Cellular operators around the globe are racing to implement 5G networks to meet the demand for more bandwidth on consumer mobile phones.  Those who have been around a bit remember the 2G and 3G network shut downs intended to free up capacity for 4G LTE networks.  The changes forced equipment suppliers to replace products in the field with 4G LTE capable technology, or be left without connectivity.  Today product developers working on long-life, highly regulated products are anticipating a 4G LTE network shutdown and are considering their options to support 4G today, and 5G for the future.  The problem is the technology to support all the features of a high-bandwidth, low latency 5G radio is expensive.  5G cellular modules are priced in the low hundreds of dollars compared to tens of dollars for 4G LTE solutions today creating a price barrier for many applications, but there is a solution on the horizon.

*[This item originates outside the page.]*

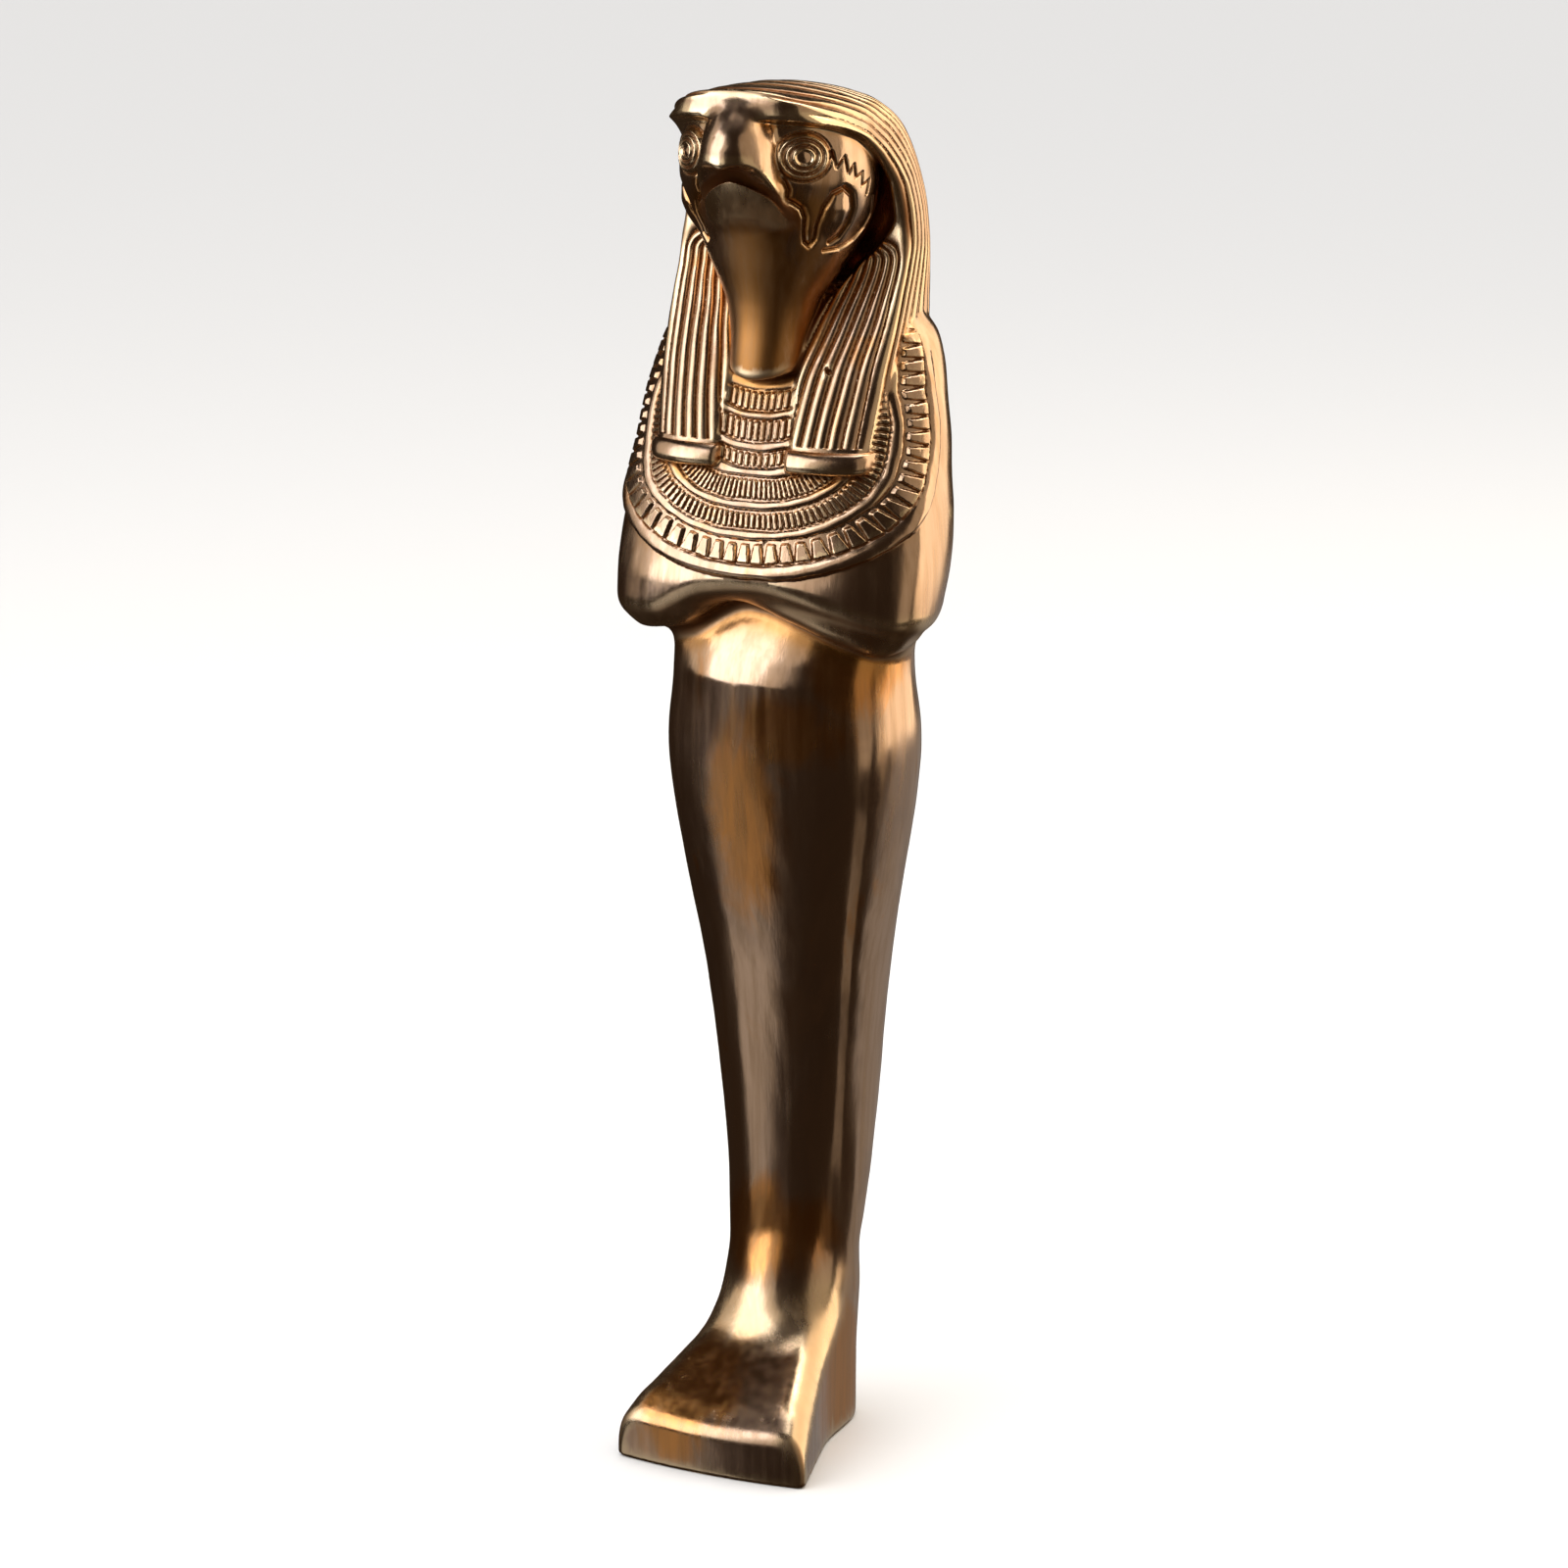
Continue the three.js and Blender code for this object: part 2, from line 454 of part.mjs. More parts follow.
// Fewer triangles by collapsing the edge whose loss moves the surface least, again and again
function thin(mesh, target) {
  const p = mesh.points
  const tri = mesh.faces
  const vertices = p.length / 3
  let left = tri.length / 3
  const quad = new Float64Array(vertices * 10)
  const around = Array.from({ length: vertices }, () => [])
  const alive = new Uint8Array(left).fill(1)
  const stamp = new Int32Array(vertices)
  const normal = (a, b, c, out) => {
    const ux = p[b * 3] - p[a * 3]
    const uy = p[b * 3 + 1] - p[a * 3 + 1]
    const uz = p[b * 3 + 2] - p[a * 3 + 2]
    const vx = p[c * 3] - p[a * 3]
    const vy = p[c * 3 + 1] - p[a * 3 + 1]
    const vz = p[c * 3 + 2] - p[a * 3 + 2]
    out[0] = uy * vz - uz * vy
    out[1] = uz * vx - ux * vz
    out[2] = ux * vy - uy * vx
    return Math.hypot(out[0], out[1], out[2])
  }
  const length = (a, b) =>
    Math.hypot(p[a * 3] - p[b * 3], p[a * 3 + 1] - p[b * 3 + 1], p[a * 3 + 2] - p[b * 3 + 2])
  const m = [0, 0, 0]
  for (let t = 0; t < left; t++) {
    const size = normal(tri[t * 3], tri[t * 3 + 1], tri[t * 3 + 2], m)
    if (size > 0) {
      const care = p[tri[t * 3] * 3 + 2] > 350 * S ? 4 : 1
      const nx = m[0] / size
      const ny = m[1] / size
      const nz = m[2] / size
      const a = tri[t * 3]
      const d = -(nx * p[a * 3] + ny * p[a * 3 + 1] + nz * p[a * 3 + 2])
      const terms = [nx * nx, nx * ny, nx * nz, nx * d, ny * ny, ny * nz, ny * d, nz * nz, nz * d, d * d]
      for (let c = 0; c < 3; c++) {
        const at = tri[t * 3 + c] * 10
        for (let i = 0; i < 10; i++) quad[at + i] += terms[i] * size * care
      }
    }
    for (let c = 0; c < 3; c++) around[tri[t * 3 + c]].push(t)
  }
  let cap = 1 << 20
  let cost = new Float64Array(cap)
  let item = new Int32Array(cap * 4)
  let filled = 0
  const swap = (i, j) => {
    const c = cost[i]
    cost[i] = cost[j]
    cost[j] = c
    for (let k = 0; k < 4; k++) {
      const v = item[i * 4 + k]
      item[i * 4 + k] = item[j * 4 + k]
      item[j * 4 + k] = v
    }
  }
  const push = (value, a, b) => {
    if (filled === cap) {
      cap *= 2
      const moreCost = new Float64Array(cap)
      moreCost.set(cost)
      cost = moreCost
      const moreItem = new Int32Array(cap * 4)
      moreItem.set(item)
      item = moreItem
    }
    let i = filled++
    cost[i] = value
    item[i * 4] = a
    item[i * 4 + 1] = b
    item[i * 4 + 2] = stamp[a]
    item[i * 4 + 3] = stamp[b]
    while (i > 0) {
      const up = (i - 1) >> 1
      if (cost[up] <= cost[i]) break
      swap(up, i)
      i = up
    }
  }
  const pop = () => {
    filled--
    swap(0, filled)
    let i = 0
    for (;;) {
      const l = 2 * i + 1
      if (l >= filled) break
      const r = l + 1
      const low = r < filled && cost[r] < cost[l] ? r : l
      if (cost[i] <= cost[low]) break
      swap(i, low)
      i = low
    }
    return filled
  }
  const q = new Float64Array(10)
  const best = [0, 0, 0]
  const errorAt = (x, y, z) =>
    q[0] * x * x + 2 * q[1] * x * y + 2 * q[2] * x * z + 2 * q[3] * x + q[4] * y * y +
    2 * q[5] * y * z + 2 * q[6] * y + q[7] * z * z + 2 * q[8] * z + q[9]
  const place = (a, b) => {
    for (let i = 0; i < 10; i++) q[i] = quad[a * 10 + i] + quad[b * 10 + i]
    const det = q[0] * (q[4] * q[7] - q[5] * q[5]) - q[1] * (q[1] * q[7] - q[5] * q[2]) +
      q[2] * (q[1] * q[5] - q[4] * q[2])
    const mx = (p[a * 3] + p[b * 3]) / 2
    const my = (p[a * 3 + 1] + p[b * 3 + 1]) / 2
    const mz = (p[a * 3 + 2] + p[b * 3 + 2]) / 2
    const span = Math.hypot(p[a * 3] - mx, p[a * 3 + 1] - my, p[a * 3 + 2] - mz)
    const trace = q[0] + q[4] + q[7]
    let error = Infinity
    if (Math.abs(det) > 1e-6 * trace * trace * trace) {
      const bx = -q[3]
      const by = -q[6]
      const bz = -q[8]
      const x = (bx * (q[4] * q[7] - q[5] * q[5]) - q[1] * (by * q[7] - q[5] * bz) +
        q[2] * (by * q[5] - q[4] * bz)) / det
      const y = (q[0] * (by * q[7] - bz * q[5]) - bx * (q[1] * q[7] - q[5] * q[2]) +
        q[2] * (q[1] * bz - by * q[2])) / det
      const z = (q[0] * (q[4] * bz - q[5] * by) - q[1] * (q[1] * bz - by * q[2]) +
        bx * (q[1] * q[5] - q[4] * q[2])) / det
      if (Math.hypot(x - mx, y - my, z - mz) < span * 2.5) {
        best[0] = x
        best[1] = y
        best[2] = z
        error = errorAt(x, y, z)
      }
    }
    if (error === Infinity) {
      for (const [x, y, z] of [
        [mx, my, mz], [p[a * 3], p[a * 3 + 1], p[a * 3 + 2]], [p[b * 3], p[b * 3 + 1], p[b * 3 + 2]],
      ]) {
        const e = errorAt(x, y, z)
        if (e < error) {
          error = e
          best[0] = x
          best[1] = y
          best[2] = z
        }
      }
    }
    return Math.max(error, 0) + 1e-6 * span * span
  }
  const neighbours = (v) => {
    const found = new Set()
    for (const t of around[v]) {
      for (let c = 0; c < 3; c++) if (tri[t * 3 + c] !== v) found.add(tri[t * 3 + c])
    }
    return found
  }
  for (let v = 0; v < vertices; v++) for (const o of neighbours(v)) if (o > v) push(place(v, o), v, o)
  const before = [0, 0, 0]
  const after = [0, 0, 0]
  const flips = (v, other) => {
    for (const t of around[v]) {
      const c = [tri[t * 3], tri[t * 3 + 1], tri[t * 3 + 2]]
      if (c.includes(other)) continue
      const was = normal(c[0], c[1], c[2], before)
      const keep = [p[v * 3], p[v * 3 + 1], p[v * 3 + 2]]
      p[v * 3] = best[0]
      p[v * 3 + 1] = best[1]
      p[v * 3 + 2] = best[2]
      const now = normal(c[0], c[1], c[2], after)
      const longest = Math.max(length(c[0], c[1]), length(c[1], c[2]), length(c[2], c[0]))
      p[v * 3] = keep[0]
      p[v * 3 + 1] = keep[1]
      p[v * 3 + 2] = keep[2]
      const dot = before[0] * after[0] + before[1] * after[1] + before[2] * after[2]
      if (dot < 0.25 * was * now || now < 0.02 * longest * longest) return true
    }
    return false
  }
  while (left > target && filled > 0) {
    const at = pop()
    const a = item[at * 4]
    const b = item[at * 4 + 1]
    if (stamp[a] !== item[at * 4 + 2] || stamp[b] !== item[at * 4 + 3]) continue
    const na = neighbours(a)
    const nb = neighbours(b)
    let shared = 0
    for (const v of na) if (nb.has(v)) shared++
    if (shared !== 2) continue
    place(a, b)
    if (flips(a, b) || flips(b, a)) continue
    p[a * 3] = best[0]
    p[a * 3 + 1] = best[1]
    p[a * 3 + 2] = best[2]
    for (let i = 0; i < 10; i++) quad[a * 10 + i] += quad[b * 10 + i]
    const kept = []
    for (const t of around[a]) {
      if (tri[t * 3] === b || tri[t * 3 + 1] === b || tri[t * 3 + 2] === b) {
        alive[t] = 0
        left--
      } else kept.push(t)
    }
    for (const t of around[b]) {
      if (!alive[t]) continue
      for (let c = 0; c < 3; c++) if (tri[t * 3 + c] === b) tri[t * 3 + c] = a
      kept.push(t)
    }
    around[a] = kept
    around[b] = []
    stamp[b] = -1
    stamp[a]++
    for (const v of neighbours(a)) {
      around[v] = around[v].filter((t) => alive[t])
      push(place(a, v), a, v)
    }
  }
  const number = new Int32Array(vertices).fill(-1)
  const points = []
  const faces = []
  for (let t = 0; t < alive.length; t++) {
    if (!alive[t]) continue
    for (let c = 0; c < 3; c++) {
      const v = tri[t * 3 + c]
      if (number[v] < 0) {
        number[v] = points.length / 3
        points.push(p[v * 3], p[v * 3 + 1], p[v * 3 + 2])
      }
      faces.push(number[v])
    }
  }
  return { points, faces }
}

// The cast body, levelled on its underside and centred over it
const soled = (x, y, z) => softMax(field(x / S, y / S, z / S) * S, -(z + 0.3), SOLE_EDGE * 2)
const widest = Math.max(ELBOW_HALF_WIDTH, SHOULDER_HALF_WIDTH, THIGH_HALF_WIDTH, WIG_HALF_WIDTH)
const low = [-(widest + 5) * S, -(Math.max(TOE_REACH, BEAK_REACH) + 3) * S, -4 * S]
const high = [(widest + 5) * S, (WIG_BACK + 10) * S, HEIGHT + 6 * S]
const rough = surface(soled, low, high, CELL)
const light = thin(rough, TRIANGLE_TARGET)

const wasm = await Module()
wasm.setup()
const body = new wasm.Manifold(new wasm.Mesh({
  numProp: 3,
  vertProperties: Float32Array.from(light.points),
  triVerts: Uint32Array.from(light.faces),
}))
const stood = body.trimByPlane([0, 0, 1], 0)
const cut = stood.getMesh()
const geometry = new THREE.BufferGeometry()
geometry.setAttribute('position', new THREE.BufferAttribute(Float32Array.from(cut.vertProperties), 3))
geometry.setIndex(new THREE.BufferAttribute(Uint32Array.from(cut.triVerts), 1))
geometry.computeBoundingBox()
const box = geometry.boundingBox
const fit = HEIGHT / (box.max.z - box.min.z)
geometry.translate(-(box.min.x + box.max.x) / 2, -(box.min.y + box.max.y) / 2, -box.min.z)
geometry.scale(fit, fit, fit)
geometry.computeVertexNormals()

const bronze = new THREE.MeshStandardMaterial({ color: 0x9a6a3c, roughness: 0.32, metalness: 1 })
const figure = new THREE.Mesh(geometry, bronze)
figure.name = 'falcon_figure'

const group = new THREE.Group()
group.name = 'falcon_headed_figure'
group.add(figure)

export default group
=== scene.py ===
import json
import math

import bpy
import numpy as np
import openvdb
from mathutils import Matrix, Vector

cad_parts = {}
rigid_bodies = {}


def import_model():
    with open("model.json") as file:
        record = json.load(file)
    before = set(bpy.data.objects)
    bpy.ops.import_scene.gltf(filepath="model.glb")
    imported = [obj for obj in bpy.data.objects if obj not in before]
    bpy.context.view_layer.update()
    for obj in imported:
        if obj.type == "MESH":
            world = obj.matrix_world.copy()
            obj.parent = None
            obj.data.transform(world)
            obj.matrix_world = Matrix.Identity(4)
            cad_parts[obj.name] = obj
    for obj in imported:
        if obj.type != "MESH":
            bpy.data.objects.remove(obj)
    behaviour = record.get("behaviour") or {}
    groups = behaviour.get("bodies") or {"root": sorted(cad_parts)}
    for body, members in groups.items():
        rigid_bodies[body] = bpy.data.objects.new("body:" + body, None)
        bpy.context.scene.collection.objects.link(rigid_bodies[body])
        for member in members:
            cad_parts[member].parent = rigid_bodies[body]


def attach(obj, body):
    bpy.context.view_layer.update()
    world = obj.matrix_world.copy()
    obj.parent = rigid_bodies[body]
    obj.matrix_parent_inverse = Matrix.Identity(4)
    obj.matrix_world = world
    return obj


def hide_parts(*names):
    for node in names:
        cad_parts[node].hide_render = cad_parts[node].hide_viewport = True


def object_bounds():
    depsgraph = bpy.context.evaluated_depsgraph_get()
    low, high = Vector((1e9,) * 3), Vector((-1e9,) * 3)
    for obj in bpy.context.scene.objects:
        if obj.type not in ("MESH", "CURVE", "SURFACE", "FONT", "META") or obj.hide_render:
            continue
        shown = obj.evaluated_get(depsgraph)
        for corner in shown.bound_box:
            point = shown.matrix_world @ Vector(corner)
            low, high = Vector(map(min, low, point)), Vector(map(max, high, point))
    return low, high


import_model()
cad_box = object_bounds()
bpy.ops.object.select_all(action="DESELECT")

# The legs and the foot block, the lower half of the figure. The whole figure is one hollow bronze casting
# with walls of about 5 mm, cast from a carved model and polished, and it stands by its own weight. Each form
# is written in millimetres as a field that is below zero inside the metal, so that forms can merge.


def ease(a, b, v):
    """Goes softly from 0 to 1 while v goes from a to b."""
    t = np.clip((v - a) / (b - a), 0, 1)
    return t * t * (3 - 2 * t)


def mix(a, b, t):
    return a + (b - a) * t


def soft_min(a, b, k):
    """Joins two forms and fills the crease between them over a width k."""
    h = np.maximum(k - np.abs(a - b), 0) / k
    return np.minimum(a, b) - h * h * k * 0.25


def soft_max(a, b, k):
    """Cuts one form off at another and rounds the edge between them over a width k."""
    return -soft_min(-a, -b, k)


def profile(*stations):
    """A smooth curve through stations of (height, value) that never overshoots them."""
    height, value = np.array(stations, float).T
    rise = np.diff(value) / np.diff(height)
    slope = np.zeros(len(value))
    both = rise[1:] * rise[:-1]
    total = np.where(both > 0, rise[1:] + rise[:-1], 1)
    slope[1:-1] = np.where(both > 0, 2 * both / total, 0)
    slope[0], slope[-1] = rise[0], rise[-1]
    at = np.linspace(height[0], height[-1], 401)
    i = np.clip(np.searchsorted(height, at, side="right") - 1, 0, len(height) - 2)
    w = height[i + 1] - height[i]
    t = (at - height[i]) / w
    curve = value[i] + t * t * (3 - 2 * t) * (value[i + 1] - value[i])
    curve += w * t * (1 - t) * ((1 - t) * slope[i] - t * slope[i + 1])
    return lambda z: np.interp(z, at, curve)


# Near the middle of an outline its size and its slope are kept above these, so that nothing divides by zero
LEAST_SIZE = 0.05
LEAST_SLOPE = 0.004


def oval(x, y, half, front, back, n_front, n_back):
    """Distance to an oval outline with its own front and back depth, round at n = 2 and squarer above it."""
    depth = np.where(y < 0, front, back)
    n = np.where(y < 0, n_front, n_back)
    qx = np.abs(x) / half
    qy = np.abs(y) / depth
    r = np.maximum((qx**n + qy**n) ** (1 / n), LEAST_SIZE)
    slope = np.hypot((qx / r) ** (n - 1) / half, (qy / r) ** (n - 1) / depth)
    return (r - 1) / np.maximum(slope, LEAST_SLOPE)


leg_half = profile((0, 18), (22, 18.4), (46, 20.4), (60, 23.2), (80, 25.8), (125, 28.4), (170, 32.6),
                   (215, 40), (245, 44.8), (270, 47), (292, 46), (330, 48))
leg_middle = profile((0, 0), (46, 0), (60, -1), (80, 2), (105, 5), (130, 6), (170, 4.6), (215, 1.8),
                     (270, 0.4), (330, -2))
leg_front = profile((0, 20), (46, 26), (60, 24.6), (80, 23.2), (125, 25.5), (170, 28), (215, 32), (268, 36.4),
                    (288, 35.8), (295, 33.8), (303, 29.6), (314, 23.4), (330, 15.8))
leg_back = profile((0, 18.5), (50, 17), (80, 19), (125, 22), (170, 25), (215, 29), (262, 34), (300, 31),
                   (330, 31))
LEGS_TOP = 330
THIGHS_SQUARER = 0.55
BELLY_ROUNDER = 0.5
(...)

The 3GPP standards are here to save the day.  In 2022, 3GPP Release 17 added support for a simpler, lower cost 5G solution designed for low-bandwidth applications.  The new 5G NR RedCap stands for 5G “New Radio” “Reduced Capacity”.  The standard removes features to reduce the complexity of the chipset and product.  The result is a cellular radio that can connect to 5G NR networks with a bandwidth of 150/50 Mbps (DL/UL), same as a 4G LTE CAT4 device, and only requires a single antenna.  Both factors ultimately reduce the total system cost.

Unfortunately, many 5G networks have been deployed as 5G NSA (Non Stand Alone) meaning devices use the 4G LTE core network as primary path to the EPC, and only after successful attach the 5G RAN capability is used.  This means the first generation RedCap products from cellular module suppliers must support both a 4G LTE and 5G NR capabilities.  This results in modules priced twice as much as 4G LTE, but less than half of a full blown 5G solution.

North American carriers have demonstrated RedCap on their networks in 2023, and have publicized their plans for roll-out completing in 2024.  Read more on AT&T Blog, Tmobile posts on X, and Ericsson’s press release with Verizon.  Cellular module suppliers are also developing and certifying RedCap modules on carrier networks, targeting general availability in 2H 2024. 

Carriers invested heavily to deploy nationwide 4G LTE networks, so they don’t want to phase out 4G LTE technology any time soon.  However, there may be lessons from previous generations of cellular technology that can help guide us.  First generation networks lasted for about 30 years, Second generation(2G) about 30 years, 3G about 20+ years, and 4G is currently about 15 years old.  So, it might be reasonable to expect 4G LTE to stick around for another 5 to 15 years.

Now product developers that don’t require the high-bandwidth capabilities of 5G have a choice to either continue using 4G LTE cellular modules at the risk of a limited product life, or design for network longevity using a 5G RedCap module with 4G LTE fallback for roughly twice the price.  The costs to certify RedCap products on cellular networks are also higher because both the 4G LTE and 5G RedCap capabilities must be tested along with the new frequencies introduced in 5G.